This week I’ve been in Los Angeles on business. But I’ve been slaying some old demons while here.
Mood music:
Let’s go back 20 years — July 1991 — when I came out here with Sean Marley on my first trip to the west coast. I didn’t really want to go because I was afraid of everything and everyone. But Sean was red hot about the idea, and back then I was always out to impress the man. So off we went, on a 10-day California trip that would take us as far north as Eureka and as far south as Los Angeles. We lived in the rental car the whole time except for L.A., where we stayed in a friend’s apartment.
In L.A., we hooked up with a guy who used to live in the Point of Pines in Revere. I didn’t remember him, but he and Sean were tight as kids. Michael was his name. Michael took us to visit a couple of his friends who were living the stereotypical Hollywood lifestyle. They had a band, but sat in their cramped bungalow all day, surrounded by towers of empty beer cans and cigarette boxes, watching all the bad daytime TV they could feast their eyes on.
One of them asked me where we were from. The Boston area, I told him.
“Dude,” he said through the cloud of cigarette smoke encircling his head. “That’s a pretty long way from here.”
The statement filled me with more terror.
A pretty long way from here. From my safe place in the basement apartment at 22 Lynnway, Revere, Mass.
Terror.
That’s pretty much what the trip was. Sean ate it all up and had the time of his life, despite me.
I didn’t know back then that I suffered from OCD-induced fear and anxiety. I was still many years away from the therapy, medication and spiritual conversion. I had no idea what the 12 steps were when I was 21. Too bad, because I SHOULD have had the time of my life on that trip, too.
But that’s what fear does. It robs you blind. Robs you of everything that should make life worthwhile.
Fast-forward to the present. I’m back in LA on business. But I decided I was going to do a few things I couldn’t do last time I was here because of the fear.
I rented a car and drove all over Los Angeles and went as far south as Orange County, using the same freeways that scared the daylights out of me back then.
I took walks all over the place and mingled freely with people — something else I was afraid to do before.
I went deep into the Hollywood Hills and drove to some old murder sites because as a kid these places left me obsessed and afraid. The Manson Murders was particularly scarring on my young mind. From the first time I saw the TV movie “Helter Skelter” in the late 1970s through the first time I read the book from beginning to end in the 1980s it’s been the stuff of nightmares. That has fed the obsessive part of me. I read that book two or three times a year and knew exactly where every murder scene was before setting foot on the plane.
So I traveled to Cielo Drive, where Sharon Tate and her friends were murdered, and Waverly Drive a half-hour away, where Leno and Rosemary LaBianca were murdered the following night.
I also visited the scene of the Wonderland Murders.
Along the way, I visited the Sunset Strip, the cradle of Rock ‘N Roll History.

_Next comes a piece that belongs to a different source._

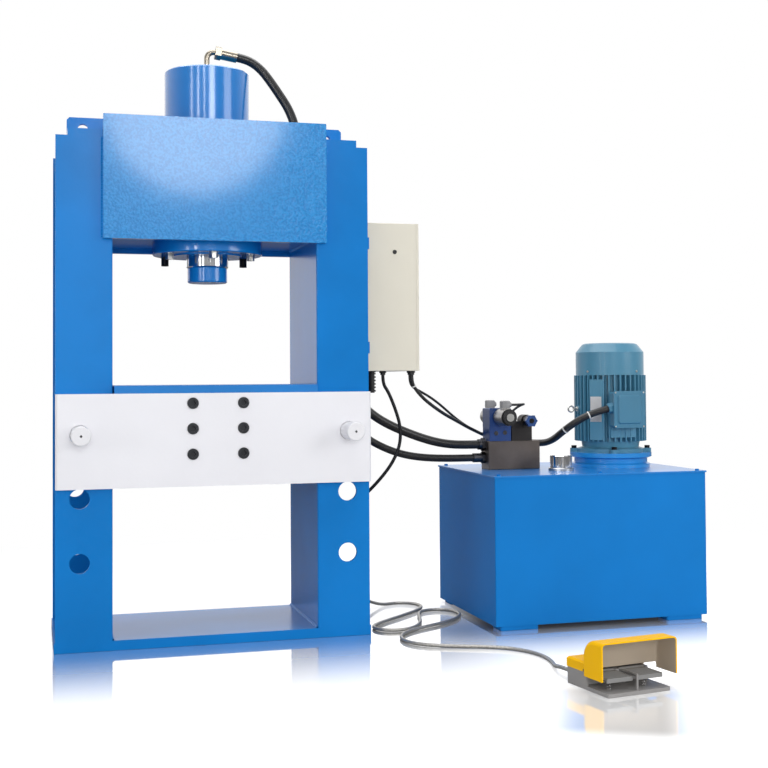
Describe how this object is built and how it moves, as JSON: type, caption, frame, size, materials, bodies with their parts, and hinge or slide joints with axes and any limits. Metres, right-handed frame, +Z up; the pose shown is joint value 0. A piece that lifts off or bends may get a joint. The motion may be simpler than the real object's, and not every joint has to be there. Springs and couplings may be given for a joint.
{
  "type": "hydraulic press",
  "caption": "Two-column hydraulic workshop press with pinned height-set bed, control cabinet, separate motor-driven power pack and guarded double foot switch.",
  "frame": {"origin": "on the floor under the ram axis", "axes": "+X to the right towards the power pack, -Y the operator's side, +Z up along the ram axis"},
  "size_m": [2.277, 1.5551, 2.0413],
  "materials": {
    "press_blue": "satin orange-peel paint",
    "bed_white": "satin",
    "bright_steel": "turned",
    "chromed_steel": "polished",
    "black_steel": "black oxide",
    "cabinet_paint": "fine texture",
    "zinc_steel": "zinc plated",
    "black_plastic": "matte",
    "hose_rubber": "matte",
    "armoured_lead": "ribbed",
    "tank_paint": "satin",
    "motor_paint": "satin",
    "ring_blue": "gloss",
    "pedal_grey": "satin",
    "guard_yellow": "satin",
    "valve_blue": "satin",
    "grey_plastic": "matte",
    "spring_steel": "bright"
  },
  "bodies": {
    "frame": {"base_plate": "press_blue", "left_column": "press_blue", "right_column": "press_blue", "head_front_plate": "press_blue", "head_rear_plate": "press_blue", "head_bottom_plate": "press_blue", "column_tops": "press_blue", "cylinder_barrel": "press_blue", "cylinder_gland": "press_blue", "table_plate": "press_blue", "cabinet_rails": "press_blue", "bed_front_plate": "bed_white", "bed_rear_plate": "bed_white", "bed_spacers": "bed_white", "top_elbow": "bright_steel", "hose_ends": "bright_steel", "bed_screws": "black_steel", "head_bolts": "black_steel", "motor_fasteners": "black_steel", "manifold_block": "black_steel", "relief_valve": "black_steel", "sandwich_plate": "valve_blue", "valve_body": "valve_blue", "coil_plugs": "grey_plastic", "cabinet_body": "cabinet_paint", "door_hinges": "cabinet_paint", "filler_neck": "zinc_steel", "solenoids": "zinc_steel", "cable_glands": "black_plastic", "top_hose": "hose_rubber", "rod_hose": "hose_rubber", "power_lead": "hose_rubber", "valve_lead": "hose_rubber", "motor_conduit": "hose_rubber", "pedal_lead": "armoured_lead", "tank_body": "tank_paint", "tank_lid": "tank_paint", "lid_screws": "tank_paint", "pump": "tank_paint", "motor_body": "motor_paint", "motor_cowl": "motor_paint", "terminal_box": "motor_paint", "motor_ring": "ring_blue", "pedal_base": "pedal_grey", "pedal_guard": "guard_yellow", "left_spring": "spring_steel", "right_spring": "spring_steel"},
    "ram": {"piston_rod": "chromed_steel", "ram_head": "press_blue"},
    "left_pin_body": {"left_pin": "bed_white"},
    "right_pin_body": {"right_pin": "bed_white"},
    "door": {"cabinet_door": "cabinet_paint"},
    "lock": {"door_lock": "zinc_steel"},
    "rotor": {"motor_rotor": "bright_steel", "motor_fan": "black_plastic", "pump_coupling": "bright_steel"},
    "relief_handle": {"relief_knob": "valve_blue"},
    "filler": {"filler_cap": "chromed_steel"},
    "left_pedal": {"left_treadle": "pedal_grey"},
    "right_pedal": {"right_treadle": "pedal_grey"}
  },
  "joints": [
    {"name": "ram_slide", "type": "slide", "parent": "frame", "child": "ram", "axis": [0, 0, -1], "range_m": [0, 0.3]},
    {"name": "left_pin_slide", "type": "slide", "parent": "frame", "child": "left_pin_body", "axis": [0, -1, 0], "range_m": [0, 0.54]},
    {"name": "right_pin_slide", "type": "slide", "parent": "frame", "child": "right_pin_body", "axis": [0, -1, 0], "range_m": [0, 0.54]},
    {"name": "door_hinge", "type": "hinge", "parent": "frame", "child": "door", "pos_m": [0.718, 0.229, 0.895], "axis": [0, 0, 1], "range_deg": [0, 110]},
    {"name": "lock_turn", "type": "hinge", "parent": "door", "child": "lock", "pos_m": [0.724, -0.128, 1.154], "axis": [1, 0, 0], "range_deg": [0, 90]},
    {"name": "rotor_spin", "type": "hinge", "parent": "frame", "child": "rotor", "pos_m": [1.54, 0.02, 0.7], "axis": [0, 0, 1], "continuous": true},
    {"name": "relief_turn", "type": "hinge", "parent": "frame", "child": "relief_handle", "pos_m": [1.185, -0.062, 0.709], "axis": [0, 1, 0], "range_deg": [-540, 540]},
    {"name": "filler_turn", "type": "hinge", "parent": "frame", "child": "filler", "pos_m": [1.27, -0.13, 0.56], "axis": [0, 0, 1], "range_deg": [0, 60]},
    {"name": "left_treadle_hinge", "type": "hinge", "parent": "frame", "child": "left_pedal", "pos_m": [0.89417, -1.1394, 0.042], "axis": [0.9877, 0.1564, 0], "range_deg": [0, 6], "stiffness_Nm_per_rad": 8, "deforming": ["left_spring"]},
    {"name": "right_treadle_hinge", "type": "hinge", "parent": "frame", "child": "right_pedal", "pos_m": [0.89417, -1.1394, 0.042], "axis": [0.9877, 0.1564, 0], "range_deg": [0, 6], "stiffness_Nm_per_rad": 8, "deforming": ["right_spring"]}
  ]
}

Driving in strange places scares me less and less the more I do it. This was a big step in slaying the old fears.
The scary glow of the Manson Murders was also dimmed considerably this trip. When you look across the canyon to where the Tate-Polanski house once stood, the scene is peaceful. Driving to the gate of where the murders happened killed the mystique for me.
I think I’ll put the old “Helter Skelter” book away now.
The lesson of this post is that facing fears is sometimes the only way to slay them. I did the hardest work on myself long before this trip. But the journey has been the icing on that cake.
When you learn to manage your fears, a whole new world is opened up before you.
Wow!!! I never realized I had the same problems. Major Fear!!
I really like this post I enjoyed re reading it! Ty and Happy New Year, Bill!!
I have/had the same fears since reading Helter Skelter. The book freaked me out and it continued for a long time. The fact that it actually happened makes it all the more scarier. What changed for me was reading the forums and articles on everything concerning the victims and murderers. I’ve written reports in my college classes and the more I came to terms with what I feared the more settled down I became. To others it may seem silly but to me it was real. I lived it in my dreams for many years.